Goal.
Below is a listing. Quote from it, exactly, the lines from the one containing "for member in" down to the one containing "# its sizes", both ends included, and nothing else.
= = = = =
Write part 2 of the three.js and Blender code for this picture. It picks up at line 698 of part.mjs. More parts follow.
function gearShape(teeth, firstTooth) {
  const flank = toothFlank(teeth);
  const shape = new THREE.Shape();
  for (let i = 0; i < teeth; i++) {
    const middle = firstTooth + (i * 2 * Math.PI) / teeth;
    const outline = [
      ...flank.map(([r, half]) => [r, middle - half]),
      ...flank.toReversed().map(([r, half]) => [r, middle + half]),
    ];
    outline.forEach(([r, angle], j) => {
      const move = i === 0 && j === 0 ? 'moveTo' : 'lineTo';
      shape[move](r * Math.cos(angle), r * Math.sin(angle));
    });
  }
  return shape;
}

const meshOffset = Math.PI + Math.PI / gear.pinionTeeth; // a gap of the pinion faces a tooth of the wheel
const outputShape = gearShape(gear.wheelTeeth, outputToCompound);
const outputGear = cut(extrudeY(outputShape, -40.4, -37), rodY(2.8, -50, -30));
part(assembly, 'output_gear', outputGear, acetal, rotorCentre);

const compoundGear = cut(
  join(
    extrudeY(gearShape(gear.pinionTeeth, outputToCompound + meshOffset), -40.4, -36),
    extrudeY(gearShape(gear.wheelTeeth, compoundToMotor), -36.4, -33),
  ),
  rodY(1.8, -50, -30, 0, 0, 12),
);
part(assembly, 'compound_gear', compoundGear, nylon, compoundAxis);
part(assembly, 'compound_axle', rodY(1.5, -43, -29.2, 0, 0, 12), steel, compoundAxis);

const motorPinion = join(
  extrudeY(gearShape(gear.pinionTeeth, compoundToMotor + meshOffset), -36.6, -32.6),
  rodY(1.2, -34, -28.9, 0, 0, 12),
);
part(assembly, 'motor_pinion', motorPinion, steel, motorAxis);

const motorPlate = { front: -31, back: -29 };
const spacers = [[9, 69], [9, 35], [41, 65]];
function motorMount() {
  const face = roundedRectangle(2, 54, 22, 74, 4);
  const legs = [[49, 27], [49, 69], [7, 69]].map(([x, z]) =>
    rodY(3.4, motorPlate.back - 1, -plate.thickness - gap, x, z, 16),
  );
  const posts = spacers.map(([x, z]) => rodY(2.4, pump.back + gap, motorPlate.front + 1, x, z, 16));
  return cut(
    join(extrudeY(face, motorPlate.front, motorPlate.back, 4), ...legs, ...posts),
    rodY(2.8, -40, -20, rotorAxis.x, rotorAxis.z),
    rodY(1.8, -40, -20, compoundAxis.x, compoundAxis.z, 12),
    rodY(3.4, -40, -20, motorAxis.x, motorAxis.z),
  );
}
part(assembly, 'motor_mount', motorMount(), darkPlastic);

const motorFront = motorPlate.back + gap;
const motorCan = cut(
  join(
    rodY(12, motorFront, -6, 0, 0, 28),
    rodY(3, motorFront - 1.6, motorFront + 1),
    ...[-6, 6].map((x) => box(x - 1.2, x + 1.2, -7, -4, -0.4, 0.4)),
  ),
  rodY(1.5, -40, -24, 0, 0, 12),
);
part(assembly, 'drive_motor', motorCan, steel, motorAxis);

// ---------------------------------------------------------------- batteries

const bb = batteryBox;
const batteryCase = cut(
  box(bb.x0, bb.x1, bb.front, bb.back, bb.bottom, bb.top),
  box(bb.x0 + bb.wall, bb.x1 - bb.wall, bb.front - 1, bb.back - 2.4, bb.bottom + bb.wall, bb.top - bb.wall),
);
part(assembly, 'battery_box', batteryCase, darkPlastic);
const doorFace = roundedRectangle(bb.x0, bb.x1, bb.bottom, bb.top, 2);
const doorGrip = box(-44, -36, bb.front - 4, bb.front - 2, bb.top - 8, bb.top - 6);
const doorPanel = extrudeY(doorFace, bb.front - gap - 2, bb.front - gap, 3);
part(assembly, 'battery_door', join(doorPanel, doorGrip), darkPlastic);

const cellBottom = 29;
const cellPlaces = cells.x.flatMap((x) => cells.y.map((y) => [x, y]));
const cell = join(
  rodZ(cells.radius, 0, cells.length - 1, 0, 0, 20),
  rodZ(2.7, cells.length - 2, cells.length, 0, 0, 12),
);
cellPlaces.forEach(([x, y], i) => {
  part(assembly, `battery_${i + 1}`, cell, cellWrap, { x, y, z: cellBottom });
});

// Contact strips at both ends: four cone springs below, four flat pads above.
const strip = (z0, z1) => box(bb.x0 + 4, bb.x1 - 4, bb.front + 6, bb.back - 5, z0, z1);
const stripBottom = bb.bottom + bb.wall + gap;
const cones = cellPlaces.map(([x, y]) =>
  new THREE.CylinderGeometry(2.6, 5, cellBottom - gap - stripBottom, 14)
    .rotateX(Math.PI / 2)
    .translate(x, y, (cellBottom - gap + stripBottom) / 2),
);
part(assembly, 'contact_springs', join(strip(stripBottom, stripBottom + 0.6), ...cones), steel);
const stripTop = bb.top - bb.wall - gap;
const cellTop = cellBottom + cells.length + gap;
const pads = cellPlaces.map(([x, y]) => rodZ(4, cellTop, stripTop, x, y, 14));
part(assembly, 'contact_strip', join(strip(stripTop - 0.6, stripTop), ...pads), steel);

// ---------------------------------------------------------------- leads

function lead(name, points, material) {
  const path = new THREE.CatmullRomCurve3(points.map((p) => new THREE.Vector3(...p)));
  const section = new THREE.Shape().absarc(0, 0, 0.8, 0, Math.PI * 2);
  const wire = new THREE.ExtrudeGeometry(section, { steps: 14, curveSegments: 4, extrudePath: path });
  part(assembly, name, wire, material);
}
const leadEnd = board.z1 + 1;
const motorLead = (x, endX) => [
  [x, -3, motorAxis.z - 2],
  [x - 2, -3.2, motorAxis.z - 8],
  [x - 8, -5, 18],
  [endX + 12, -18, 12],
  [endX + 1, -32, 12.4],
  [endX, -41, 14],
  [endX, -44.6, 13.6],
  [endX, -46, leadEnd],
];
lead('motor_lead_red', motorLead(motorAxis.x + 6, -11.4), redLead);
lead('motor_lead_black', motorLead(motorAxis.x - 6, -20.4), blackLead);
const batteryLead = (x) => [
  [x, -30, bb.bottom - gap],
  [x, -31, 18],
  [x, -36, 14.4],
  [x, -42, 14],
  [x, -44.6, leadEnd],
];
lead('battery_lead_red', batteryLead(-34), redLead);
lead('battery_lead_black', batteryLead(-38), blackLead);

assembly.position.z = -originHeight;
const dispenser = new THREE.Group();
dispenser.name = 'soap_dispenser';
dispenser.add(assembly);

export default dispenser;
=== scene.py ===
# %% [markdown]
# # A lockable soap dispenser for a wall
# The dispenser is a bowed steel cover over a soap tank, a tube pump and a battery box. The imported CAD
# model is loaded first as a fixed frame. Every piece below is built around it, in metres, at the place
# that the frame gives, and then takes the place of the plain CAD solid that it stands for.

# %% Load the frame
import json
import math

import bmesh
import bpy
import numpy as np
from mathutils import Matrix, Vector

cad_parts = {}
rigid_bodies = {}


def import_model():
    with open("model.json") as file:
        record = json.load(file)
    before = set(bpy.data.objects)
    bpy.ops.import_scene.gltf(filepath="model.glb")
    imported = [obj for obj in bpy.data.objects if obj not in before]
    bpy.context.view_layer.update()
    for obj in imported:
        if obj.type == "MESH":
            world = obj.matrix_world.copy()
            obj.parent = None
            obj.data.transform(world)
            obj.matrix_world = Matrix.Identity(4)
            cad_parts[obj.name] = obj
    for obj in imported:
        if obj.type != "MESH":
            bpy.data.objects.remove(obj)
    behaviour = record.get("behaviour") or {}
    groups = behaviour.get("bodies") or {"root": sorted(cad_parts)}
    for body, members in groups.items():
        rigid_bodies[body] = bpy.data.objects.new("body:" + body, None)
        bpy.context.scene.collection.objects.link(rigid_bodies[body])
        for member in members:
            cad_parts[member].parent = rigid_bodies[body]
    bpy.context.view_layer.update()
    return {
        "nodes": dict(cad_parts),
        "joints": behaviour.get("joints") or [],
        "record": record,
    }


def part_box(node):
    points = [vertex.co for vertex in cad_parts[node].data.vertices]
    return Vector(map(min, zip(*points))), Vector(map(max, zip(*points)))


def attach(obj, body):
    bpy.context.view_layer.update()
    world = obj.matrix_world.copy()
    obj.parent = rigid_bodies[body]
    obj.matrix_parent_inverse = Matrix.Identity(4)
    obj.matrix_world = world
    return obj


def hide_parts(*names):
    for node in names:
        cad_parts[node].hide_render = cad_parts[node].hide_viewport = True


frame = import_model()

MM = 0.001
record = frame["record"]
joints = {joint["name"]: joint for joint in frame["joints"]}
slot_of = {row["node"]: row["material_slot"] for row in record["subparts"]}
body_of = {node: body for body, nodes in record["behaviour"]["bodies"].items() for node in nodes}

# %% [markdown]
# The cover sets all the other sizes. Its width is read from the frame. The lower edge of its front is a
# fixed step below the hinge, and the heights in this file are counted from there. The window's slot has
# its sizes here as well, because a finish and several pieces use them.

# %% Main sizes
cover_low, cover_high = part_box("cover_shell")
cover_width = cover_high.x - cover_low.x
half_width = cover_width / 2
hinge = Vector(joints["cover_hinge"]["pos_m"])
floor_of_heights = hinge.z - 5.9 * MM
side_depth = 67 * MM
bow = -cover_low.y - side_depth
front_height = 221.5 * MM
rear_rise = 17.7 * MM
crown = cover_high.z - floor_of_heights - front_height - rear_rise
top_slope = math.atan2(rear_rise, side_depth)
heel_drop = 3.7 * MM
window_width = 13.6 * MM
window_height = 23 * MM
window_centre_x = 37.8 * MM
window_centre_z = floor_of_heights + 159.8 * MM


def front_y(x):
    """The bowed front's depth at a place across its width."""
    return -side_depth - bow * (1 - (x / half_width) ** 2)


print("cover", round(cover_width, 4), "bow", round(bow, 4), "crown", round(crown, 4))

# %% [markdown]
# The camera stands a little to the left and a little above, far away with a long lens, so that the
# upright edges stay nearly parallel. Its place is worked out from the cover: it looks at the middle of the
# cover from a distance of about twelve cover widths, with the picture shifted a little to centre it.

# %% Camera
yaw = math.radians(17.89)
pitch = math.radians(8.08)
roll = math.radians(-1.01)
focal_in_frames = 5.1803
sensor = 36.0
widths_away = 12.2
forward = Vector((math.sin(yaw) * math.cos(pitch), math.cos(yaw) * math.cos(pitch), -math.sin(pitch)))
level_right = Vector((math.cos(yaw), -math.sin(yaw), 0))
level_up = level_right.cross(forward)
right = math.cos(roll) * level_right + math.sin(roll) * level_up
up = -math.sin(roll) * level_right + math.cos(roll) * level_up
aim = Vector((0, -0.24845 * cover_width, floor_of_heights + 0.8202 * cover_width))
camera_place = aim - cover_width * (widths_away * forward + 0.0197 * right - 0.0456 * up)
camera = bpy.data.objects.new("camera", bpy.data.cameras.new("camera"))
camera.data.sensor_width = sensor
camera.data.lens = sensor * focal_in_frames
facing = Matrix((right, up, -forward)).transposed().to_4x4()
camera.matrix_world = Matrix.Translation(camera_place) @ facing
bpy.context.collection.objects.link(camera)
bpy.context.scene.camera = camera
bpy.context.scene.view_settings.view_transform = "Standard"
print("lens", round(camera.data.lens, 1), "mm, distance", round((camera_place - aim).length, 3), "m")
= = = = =
Task solution.
        for member in members:
            cad_parts[member].parent = rigid_bodies[body]
    bpy.context.view_layer.update()
    return {
        "nodes": dict(cad_parts),
        "joints": behaviour.get("joints") or [],
        "record": record,
    }


def part_box(node):
    points = [vertex.co for vertex in cad_parts[node].data.vertices]
    return Vector(map(min, zip(*points))), Vector(map(max, zip(*points)))


def attach(obj, body):
    bpy.context.view_layer.update()
    world = obj.matrix_world.copy()
    obj.parent = rigid_bodies[body]
    obj.matrix_parent_inverse = Matrix.Identity(4)
    obj.matrix_world = world
    return obj


def hide_parts(*names):
    for node in names:
        cad_parts[node].hide_render = cad_parts[node].hide_viewport = True


frame = import_model()

MM = 0.001
record = frame["record"]
joints = {joint["name"]: joint for joint in frame["joints"]}
slot_of = {row["node"]: row["material_slot"] for row in record["subparts"]}
body_of = {node: body for body, nodes in record["behaviour"]["bodies"].items() for node in nodes}

# %% [markdown]
# The cover sets all the other sizes. Its width is read from the frame. The lower edge of its front is a
# fixed step below the hinge, and the heights in this file are counted from there. The window's slot has
# its sizes here as well, because a finish and several pieces use them.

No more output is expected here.